Ist die „Ars amatoria“ quasi die Urmutter der Ratgeber-Bücher, so enthalten die „Remedia amoris“ (Heilmittel gegen die Liebe) die Rezepte gegen den Liebeskummer. Die „Fasti“, denen wir die Story von Janus und Cardea entnommen haben, sind leider nur Fragment. Es geht dort um die römischen Gottheiten, ihre amourösen und sonstigen Umtriebigkeiten und um die ihnen zu Ehren gefeierten Feste.

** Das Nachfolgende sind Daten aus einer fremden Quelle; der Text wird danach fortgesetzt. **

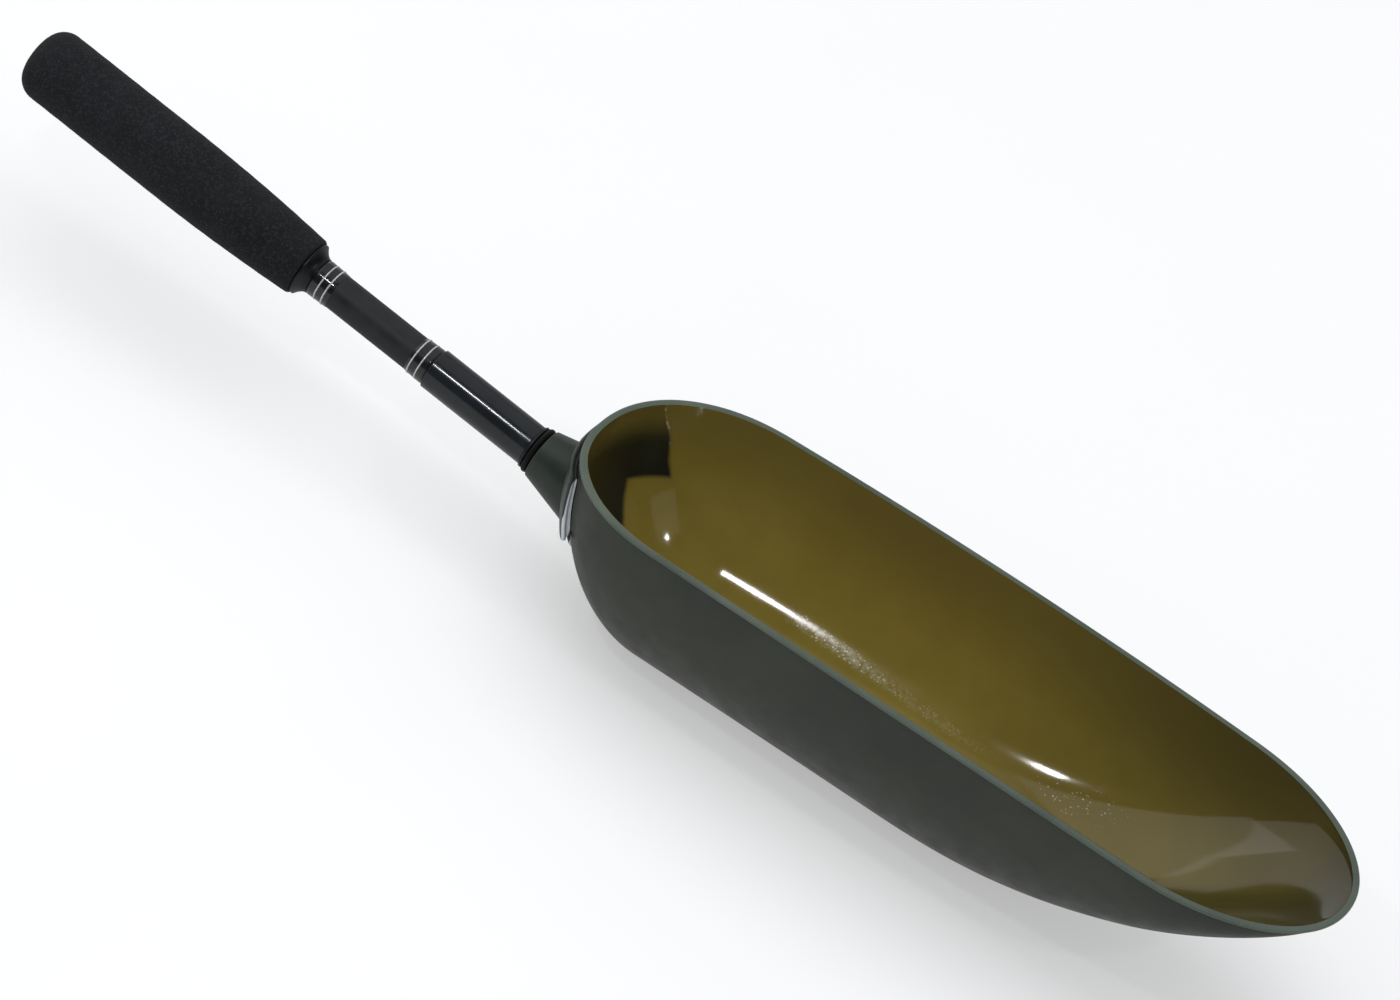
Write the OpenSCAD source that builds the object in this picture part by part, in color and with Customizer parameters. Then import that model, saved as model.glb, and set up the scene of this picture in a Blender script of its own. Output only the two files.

Ovids Hauptwerk schlechthin sind die „Metamorphosen“: fünfzehn Bücher aus den Jahren 1 bis 8 n. Chr., 250 Verwandlungsgeschichten aus der antiken, vor allem der griechischen Mythologie. „Aurea prima sata est...“ – welcher Gymnasiast hat nicht die einleitenden Verse auswendig lernen müssen und an ihnen das Wesen des Hexameters erklärt bekommen? Die fliegenden Ehrgeizlinge Dädalus und Ikarus, das in sich ruhende Rentner-Ehepaar Philemon und Baucis, die in ihre Kunst verliebten Orpheus oder Pygmalion, die einander knapp verfehlenden Liebenden Pyramus und Thisbe – Urmodelle (zwischen)menschlicher Befindlichkeit und archetypischen Handelns. Kein Wunder, dass diese Geschichten von der Spätantike bis zu Hollywood ihre Exegeten und Weiter-Dichter gefunden haben.